Before school performances, class presentations, and band concerts I would feel nauseous and sure that I wasn’t going to make it until the second I went on stage.
It wasn’t until I was 29 years old that I figured out what I had felt all these years was anxiety.
One afternoon before a confirmation retreat, I succumbed to a bigger anxiety attack, passed out, and fell down the steps of the chancel in our sanctuary. I didn’t make the trip. An interesting story for another time. That is when I realized I had anxiety problems.
This time, the deep cut, ER trip, and stitches event put me over the edge. I had been shaky for a few days, but this did me in.
When we got home from the ER, I hadn’t had dinner yet. I attempted to heat up some vegetable lasagna but couldn’t force it down.
Over the course of the next two weeks, I barely ate and barely slept. I lost 18-20 pounds. I’m tall and lanky, anyway. Eighteen pounds is a lot to lose. I was tired, skinny, weak, and shaky altogether.
My days were spent rocking back and forth, rubbing my legs and arms, trying to find something to comfort myself. Nothing worked. The sight of food made me ill. I slept on and off all day.
At night, I would pace around the room, trying to calm myself down enough to sleep between nauseous spells. My wife had to move to the guest room just so she could get some sleep.
On top of the anxiety, the antibiotic I was on to prevent infection in my hand made me feel even worse.
I called my doctor and asked for anxiety medication. After a few days, it kicked in, and I leveled off. She also took me off of the antibiotic.
The doom and gloom feelings during that time got to me. I was convinced that my wife or I was going to get COVID. Or maybe we’d both get it at the same time.
What if one of our parents or her 90-year-old(+) grandparents got it?
What would happen to our kids if we were both hospitalized? How would we manage?
I couldn’t even pick up my phone. When I came out of it all, I had a couple hundred texts and hundreds of emails I hadn’t responded to. I couldn’t bear the thought of what one of them might say.
While it was awful for me, I’m sure it was worse for Courtney. She wasn’t sleeping at night because of me, and she had to deal with the kids, eLearning, and provide speech therapy to elementary school kids over Zoom while I paced the bedroom and napped off and on all day and night.
As awful as I felt, I just kept feeling like such a loser. Multiple family members on the Garrison side were nurses going to work every day. One cousin was even staffing the COVID unit at the hospital by our house. One text I did see was to let me know she had tested positive for COVID-19 and had lost all taste or smell.
That kicked me right in the gut.
After a few days, the meds kicked in, the antibiotic left my system, and I began to eat and feel like myself again.
Barring future catastrophes, those two weeks might go down as some of the worst in my life.
My New Normal
Those couple of weeks were terrible. For me, for my wife, for my kids. I learned a lot about myself though.

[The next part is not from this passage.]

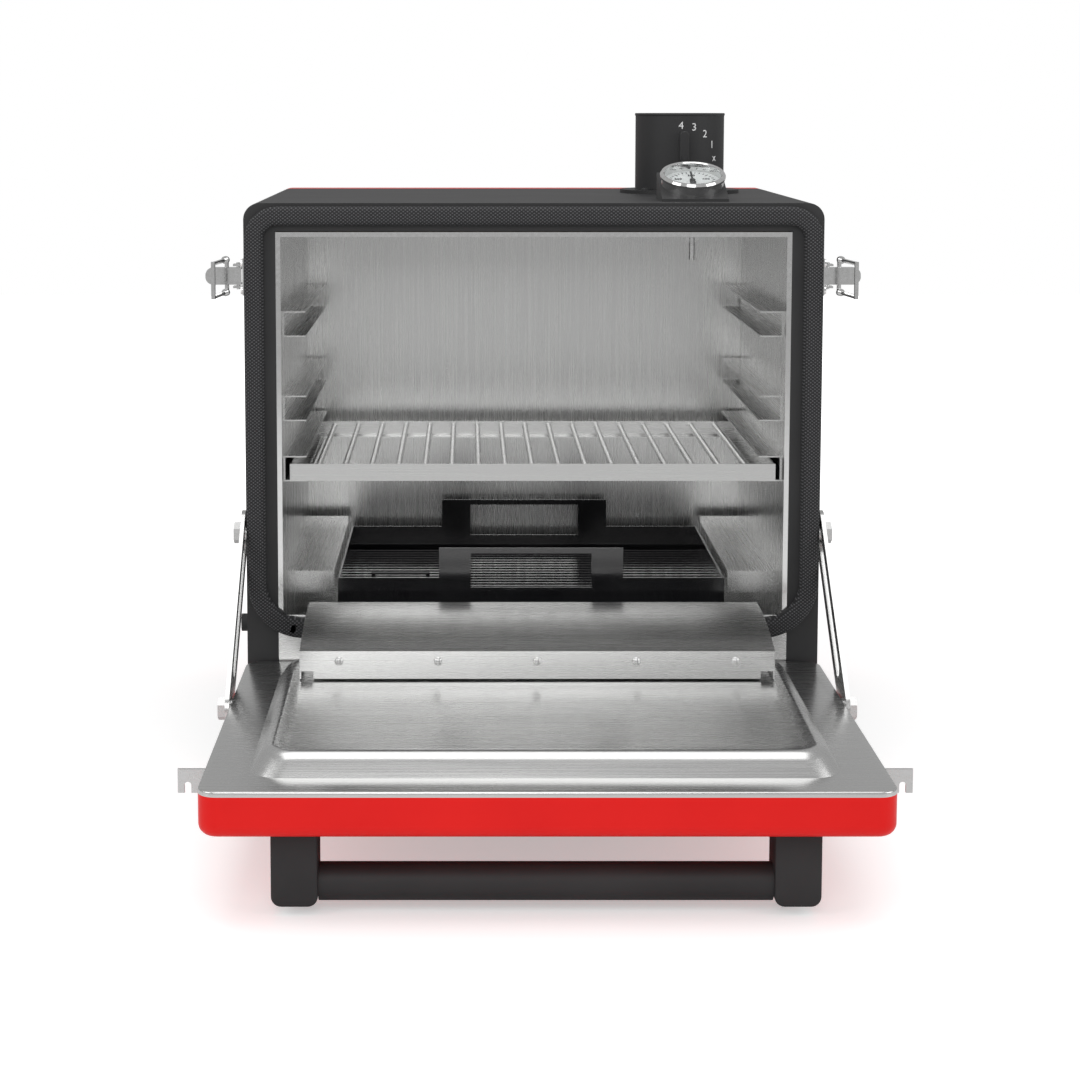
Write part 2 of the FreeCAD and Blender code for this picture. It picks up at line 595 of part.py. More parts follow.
def ash_drawer():
    """Ash drawer with its front and pull, and the runners under it."""
    tray = box("drawer_tray", "-drawer_half, fit_gap, drawer_low", "drawer_half, drawer_back, drawer_high")
    room = box("drawer_room", "-drawer_half + skin, fit_gap + skin, drawer_low + skin",
               "drawer_half - skin, drawer_back - skin, drawer_high + 1")
    front = box("drawer_face", "-front_half, -fit_gap - 2, drawer_low - 3", "front_half, -fit_gap, front_high")
    neck = box("drawer_neck", "-drawer_half, -fit_gap, drawer_low", "drawer_half, fit_gap + skin, drawer_high")
    bar = rod("pull_bar", "-60, -26, (drawer_low + drawer_high)/2", "4", "120", "x")
    posts = [rod("pull_post", f"{place}, -26, (drawer_low + drawer_high)/2", "4", "25", "y")
             for place in ("-56", "56")]
    keep("ash_drawer", fuse("drawer", cut("drawer_box", tray, room), front, neck, bar, *posts))
    runners = [box("runner", f"{low}, 4*skin, foot_height + skin", f"{high}, drawer_back, drawer_low - fit_gap")
               for low, high in (("-drawer_half", "-drawer_half + 20"), ("drawer_half - 20", "drawer_half"))]
    guides = [box("guide", f"{low}, 4*skin, foot_height + skin", f"{high}, drawer_back, drawer_low + 18")
              for low, high in (("-drawer_half - 3", "-drawer_half - 1"), ("drawer_half + 1", "drawer_half + 3"))]
    keep("drawer_runners", group("runner_set", *runners, *guides))


# ---------------------------------------------------------------- door
def door():
    """Drop-down door: shell, inner panel, filling, handle, hinge lugs and keepers."""
    floor = "door_plane - door_thick"
    lip = "door_plane - panel_edge"
    shell = rounded("door_outer", f"-body_width/2, -door_reach, {floor}",
                    f"body_width/2, -door_gap, {lip}", ("z", "", "corner_round"), ("", "z-", "edge_round"))
    hollow = rounded("door_inner", f"-body_width/2 + skin, -door_reach + skin, {floor} + skin",
                     f"body_width/2 - skin, -door_gap - skin, {lip} + skin",
                     ("z", "", "corner_round - skin"), ("", "z-", "edge_round - skin"))
    keep("door_shell", cut("door", shell, hollow))

    top = rounded("panel_outer", f"-body_width/2, -door_reach, {lip}",
                  "body_width/2, -door_gap, door_plane", ("z", "", "corner_round"), ("", "z+", "skin"))
    under = rounded("panel_under", f"-body_width/2 + skin, -door_reach + skin, {lip} - skin",
                    "body_width/2 - skin, -door_gap - skin, door_plane - skin",
                    ("z", "", "corner_round - skin"))
    panel = fuse("panel_solid", top, field("field_outer", 0))
    keep("door_panel", cut("panel", panel, under, field("field_inner", size["skin"])))
    keep("door_filling", box("filling", f"-body_width/2 + edge_round, -door_reach + edge_round, {floor} + skin",
                             f"body_width/2 - edge_round, -door_gap - edge_round, {lip}"))

    posts = []
    for side in (-1, 1):
        middle = f"{side}*post_place"
        posts.append(rounded("post", f"{middle} - post_side/2, -door_reach + handle_reach - post_side/2, post_bottom",
                             f"{middle} + post_side/2, -door_reach + handle_reach + post_side/2, {floor}",
                             ("", "z-", "6")))
    keep("handle_posts", group("post_pair", *posts))
    keep("handle_bar", rod("bar", "-post_place + post_side/2, -door_reach + handle_reach, handle_height",
                           "handle_radius", "2*post_place - post_side", "x"))

    lugs = []
    for side in (-1, 1):
        middle = f"{side}*lug_place"
        foot = box("lug_foot", f"{middle} - 20, -door_gap, {floor} + edge_round",
                   f"{middle} + 20, -door_gap + 3.2, {lip}")
        bridge = box("lug_bridge", f"{middle} - lug_thick/2, -door_gap, hinge_height - 40.5",
                     f"{middle} + lug_thick/2, hinge_back + 5, door_plane - 1")
        arm = box("lug_arm", f"{middle} - lug_thick/2, hinge_back - 5.6, hinge_height - 40.5",
                  f"{middle} + lug_thick/2, hinge_back + 5, hinge_height")
        eye = rod("lug_eye", f"{middle} - lug_thick/2, hinge_back, hinge_height", "lug_radius",
                  "lug_thick", "x")
        bore = rod("lug_bore", f"{middle} - lug_thick, hinge_back, hinge_height",
                   "hinge_radius + hinge_fit", "2*lug_thick", "x")
        lugs.append(cut("lug", fuse("lug_solid", foot, bridge, arm, eye), bore))
    keep("hinge_lugs", group("lug_pair", *lugs))

    hook = box("keeper_hook", "body_width/2, -keeper_place - keeper_thick/2, door_plane - 22",
               "body_width/2 + keeper_reach, -keeper_place + keeper_thick/2, door_plane - 0.5")
    notch = rod("keeper_notch", "body_width/2 + notch_off, -keeper_place - keeper_thick, door_plane - 15",
                "wire_radius + 0.75", "2*keeper_thick", "y")
    mouth = box("keeper_mouth", "body_width/2 + notch_off - wire_radius - 0.75, -keeper_place - keeper_thick, "
                "door_plane - 30", "body_width/2 + notch_off + wire_radius + 0.75, "
                "-keeper_place + keeper_thick, door_plane - 15")
    foot = box("keeper_foot", f"body_width/2, -keeper_place - 14, {floor} + 15",
               f"body_width/2 + keeper_thick/2, -keeper_place + 14, {lip} - 1")
    right = keep("keeper_right", fuse("keeper", cut("keeper_blade", hook, notch, mouth), foot))
    keep("keeper_left", mirrored("keeper_copy", right))


def field(name, inset):
    """Raised field of the door's inner panel as a tapered block, lowered by inset."""
    half = size["body_width"] / 2 - size["door_rim"] - inset
    back = -size["door_gap"] - size["door_rim"] - inset
    front = -size["door_reach"] + size["door_rim"] + inset
    slope = size["field_slope"]
    block = doc.addObject("Part::Wedge", name)
    low = -2 * size["skin"]
    high = size["field_height"] - inset
    block.Xmin, block.Xmax, block.X2min, block.X2max = -half, half, slope - half, half - slope
    block.Ymin, block.Ymax = low, high
    block.Zmin, block.Zmax, block.Z2min, block.Z2max = -back, -front, slope - back, -front - slope
    block.Placement = Placement(Vector(0, 0, size["door_plane"]), Rotation(Vector(1, 0, 0), 90))
    return block


def ember_guard():
    """Curved guard over the lower seal, screwed to a channel on the raised field."""
    skin = size["guard_skin"]
    half = size["guard_half"]
    deck = size["door_plane"] + size["field_height"]
    front = -size["guard_front"]
    lip = -size["guard_lip"]
    top = size["guard_top"]
    strip = size["strip_high"]
    low = size["strip_low"]
    middle = ((front + 0.45 * (lip - front)), strip + 0.8 * (top - strip))
    shell = plate("guard_plate", [
        (front, low), (front, strip), (middle[0], middle[1], "via"), (lip, top), (lip, top - skin),
        (middle[0] + 0.3 * skin, middle[1] - skin, "via"), (front + skin, strip - 0.3 * skin),
        (front + skin, low)], -half, 2 * half)
    cheeks = []
    for start in (-half - skin, half):
        cheeks.append(plate("guard_cheek", [(front, deck), (front, strip), (middle[0], middle[1], "via"),
                                            (lip, top), (lip, top - 8), (front + 60, deck)], start, skin))
    keep("ember_guard", fuse("guard", shell, *cheeks))
    channel = plate("guard_channel", [(front + skin, deck), (front + skin, strip - 4),
                                      (front + 2 * skin, strip - 4), (front + 2 * skin, deck + skin),
                                      (front + 26, deck + skin), (front + 26, deck)],
                    -half + 12, 2 * half - 24)
    keep("guard_bracket", channel)
    screws = []
    for share in (-0.84, -0.42, 0, 0.42, 0.84):
        item = doc.addObject("Part::Feature", "guard_screw")
        head = Part.makeSphere(5, Vector(0, 2.6, 0)).common(Part.makeBox(12, 5, 12, Vector(-6, -5, -6)))
        item.Shape = head
        item.Placement = Placement(Vector(share * half, front, (low + strip) / 2), Rotation())
        screws.append(item)
    keep("guard_screws", group("screw_row", *screws))


# ---------------------------------------------------------------- stays and latches
def stays():
    """Slotted door stays with their bolts, right-hand set and mirrored copy."""
    low = Vector(0, -size["stay_low_y"], size["stay_low_z"])
    top = Vector(0, size["stay_top_y"], size["stay_top_z"])
    line = top - low
    length = line.Length
    line.normalize()
    side = Vector(0, -line.z, line.y)
    half = size["stay_wide"] / 2
    past = 16
    start = size["body_width"] / 2 + size["stay_off"]

    def at(along, across):
        point = low + line * along + side * across
        return point.y, point.z

    def capsule(name, begin, end, radius, first, thick):
        return plate(name, [at(begin, radius), (*at(begin - radius, 0), "via"), at(begin, -radius),
                            at(end, -radius), (*at(end + radius, 0), "via"), at(end, radius)],
                     first, thick)

    blade = capsule("stay_blade", 0, length - half + size["slot_half"] + past, half, start, size["stay_thick"])
    slot = capsule("stay_slot", 2.2 * half, length, size["slot_half"], start - 1, size["stay_thick"] + 2)
    eye = rod("stay_eye", "body_width/2, -stay_low_y, stay_low_z", "bolt_radius + hinge_fit",
              "stay_off + 2*stay_thick", "x")
    right = keep("stay_right", cut("stay", blade, slot, eye))
    keep("stay_left", mirrored("stay_copy", right))

    bolts = []
    shank = rod("stay_shank", "body_width/2, -stay_low_y, stay_low_z", "bolt_radius",
                "stay_off + stay_thick + fit_gap", "x")
    washer = rod("stay_washer", "body_width/2, -stay_low_y, stay_low_z", "bolt_radius + 4",
                 "stay_off - fit_gap", "x")
    head = hexagon("stay_head", "body_width/2 + stay_off + stay_thick + fit_gap, -stay_low_y, stay_low_z",
                   "head_radius", "head_height")
    bolt = fuse("stay_bolt", shank, washer, head)
    bolts = [bolt, mirrored("stay_bolt_copy", bolt)]
    keep("stay_bolts", group("stay_bolt_pair", *bolts))

    bush = rod("slide_bush", "body_width/2 + fit_gap, stay_top_y, stay_top_z", "bush_radius",
               "stay_off + stay_thick", "x")
    head = hexagon("slide_head", "body_width/2 + stay_off + stay_thick + fit_gap, stay_top_y, stay_top_z",
                   "head_radius", "head_height")
    right = keep("slide_bolt_right", fuse("slide_bolt", bush, head))
    keep("slide_bolt_left", mirrored("slide_bolt_copy", right))


def latches():
    """Side latches: base with pivot pin, lever, and wire bail; mirrored to the left."""
    pivot = "body_width/2 + latch_off, latch_back"
    foot = box("latch_foot", "body_width/2, latch_back - 19, latch_height - 19",
               "body_width/2 + 2, latch_back + 19, latch_height + 19")
    ears = [box("latch_ear", f"body_width/2, latch_back - 6.5, latch_height {low}",
                f"body_width/2 + latch_off + 5, latch_back + 6.5, latch_height {high}")
            for low, high in (("- 12.5", "- 10.5"), ("+ 10.5", "+ 12.5"))]
    pin = rod("latch_pin", f"{pivot}, latch_height - 14", "2", "28")
    rivets = [rod("latch_rivet", f"body_width/2 + 2, latch_back + {back}, latch_height + {up}", "4", "2", "x")
              for back in (-14, 14) for up in (-14, 14)]
    right = keep("latch_base_right", fuse("latch_base", foot, pin, *ears, *rivets))
    keep("latch_base_left", mirrored("latch_base_copy", right))

    block = rounded("lever_block", "body_width/2 + latch_off - 3.5, latch_back - 4.5, latch_height - 9",
                    "body_width/2 + latch_off + lever_length, latch_back + 4.5, latch_height + 9",
                    ("y", "x+", "8"))
    room = box("lever_room", "body_width/2, latch_back - 2.5, latch_height - 7",
               "body_width/2 + latch_off + lever_length - 2, latch_back + 10, latch_height + 7")
    hole = rod("lever_pivot", f"{pivot}, latch_height - 20", "2 + hinge_fit", "40")
    eye = rod("lever_eye", "body_width/2 + latch_off + latch_throw, latch_back, latch_height - 20",
              "wire_radius + hinge_fit", "40")
    right = keep("latch_lever_right", cut("latch_lever", block, room, hole, eye))
    keep("latch_lever_left", mirrored("latch_lever_copy", right))

    reach = math.hypot(size["bail_back"], size["bail_out"])
    slant = Rotation(Vector(0, 0, 1), Vector(size["bail_out"], -size["bail_back"], 0))
    corner_x = size["body_width"] / 2 + size["latch_off"] + size["latch_throw"]
    pieces = [rod("bail_pin", "body_width/2 + latch_off + latch_throw, latch_back, latch_height - bail_half - 2",
                  "wire_radius", "2*bail_half + 4"),
              rod("bail_bar", "body_width/2 + latch_off + latch_throw + bail_out, latch_back - bail_back, "
                  "latch_height - bail_half - 2", "wire_radius", "2*bail_half + 4")]
    for up in (-1, 1):
        leg = doc.addObject("Part::Feature", "bail_leg")
        leg.Shape = Part.makeCylinder(size["wire_radius"] - 0.1, reach)
        height = size["latch_height"] + up * size["bail_half"]
        leg.Placement = Placement(Vector(corner_x, size["latch_back"], height), slant)
        nut = doc.addObject("Part::Feature", "bail_nut")
        nut.Shape = Part.makeCylinder(4, 5, Vector(0, 0, 4))
        nut.Placement = leg.Placement
        pieces += [leg, nut]
    right = keep("latch_bail_right", fuse("latch_bail", *pieces))
    keep("latch_bail_left", mirrored("latch_bail_copy", right))


# ---------------------------------------------------------------- build, check and write
casing()
cavity()
rack()
cooking_grate()
charcoal_basket()
flue()
thermometer()
air_regulator()
ash_drawer()
door()
ember_guard()
stays()
latches()
doc.recompute()

for item in doc.Objects:
    if {"Invalid", "Error"} & set(item.State):
        raise RuntimeError(f"{item.Label} is {item.State}")
for item in parts:
    if item.Shape.isNull() or not item.Shape.isValid() or not item.Shape.Solids:
        raise RuntimeError(f"{item.Label} has no valid solid")

os.makedirs("parts", exist_ok=True)
for item in parts:
    item.Shape.exportStep(f"parts/{item.Label}.step")
print(len(parts), "nodes,", sum(len(item.Shape.Solids) for item in parts), "solids")
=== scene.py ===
"""Charcoal oven grill: finishes, added detail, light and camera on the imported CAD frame."""

import logging
import math
from dataclasses import dataclass, field
from enum import Enum

import bmesh
import bpy
from mathutils import Matrix, Vector

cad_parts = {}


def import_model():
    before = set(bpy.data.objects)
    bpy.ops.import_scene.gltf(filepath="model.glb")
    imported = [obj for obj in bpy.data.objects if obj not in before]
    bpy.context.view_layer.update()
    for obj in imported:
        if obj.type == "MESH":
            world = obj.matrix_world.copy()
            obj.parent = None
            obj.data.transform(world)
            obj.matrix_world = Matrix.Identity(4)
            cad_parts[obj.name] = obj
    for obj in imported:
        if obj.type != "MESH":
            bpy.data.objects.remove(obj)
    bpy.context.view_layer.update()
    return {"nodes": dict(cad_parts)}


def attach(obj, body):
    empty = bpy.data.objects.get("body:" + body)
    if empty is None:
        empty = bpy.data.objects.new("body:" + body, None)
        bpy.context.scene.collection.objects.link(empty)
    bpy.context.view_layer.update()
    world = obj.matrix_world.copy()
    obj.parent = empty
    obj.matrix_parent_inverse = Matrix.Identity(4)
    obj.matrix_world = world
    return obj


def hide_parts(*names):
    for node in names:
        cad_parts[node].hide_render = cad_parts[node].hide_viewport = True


LOG = logging.getLogger("charcoal_oven")
Colour = tuple[float, float, float, float]
Point = tuple[float, float, float]


class Grain(Enum):
    """Direction of the brush marks on a steel sheet."""

    ALONG_X = (6.0, 1100.0, 1100.0)
    ALONG_Y = (1100.0, 6.0, 1100.0)
    ALONG_Z = (1100.0, 1100.0, 6.0)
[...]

We talk a lot about the “New Normal” our world will experience coming out of the Coronavirus pandemic. I’m already starting to experience mine.
- Daily medication.
- Aware of how much sleep I’m getting.
- Quick to notice when I’m getting overwhelmed or not handling something well.
I’m sure my wife wonders when it will happen again. She surely experiences a bit of PTSD every time I rub my legs.
Life can’t be the same after that experience.
The good news is I feel better than I have in years. I’m healthy, motivated, and more aware of myself.
Maybe it was a good thing. After 35 years of pushing down the feelings and ignoring anxiety, I was forced to deal with it face to face. I know what it looks like and will hopefully see it coming next time. I have more tools, mentally and medicinally, to catch it early.
A lot of people deal with anxiety. I’m not special. It’s a pandemic of its own in our culture.
What are your experiences, and how have you recognized anxiety and reacted to it in your life? What do you do to manage the anxiety and keep it in check?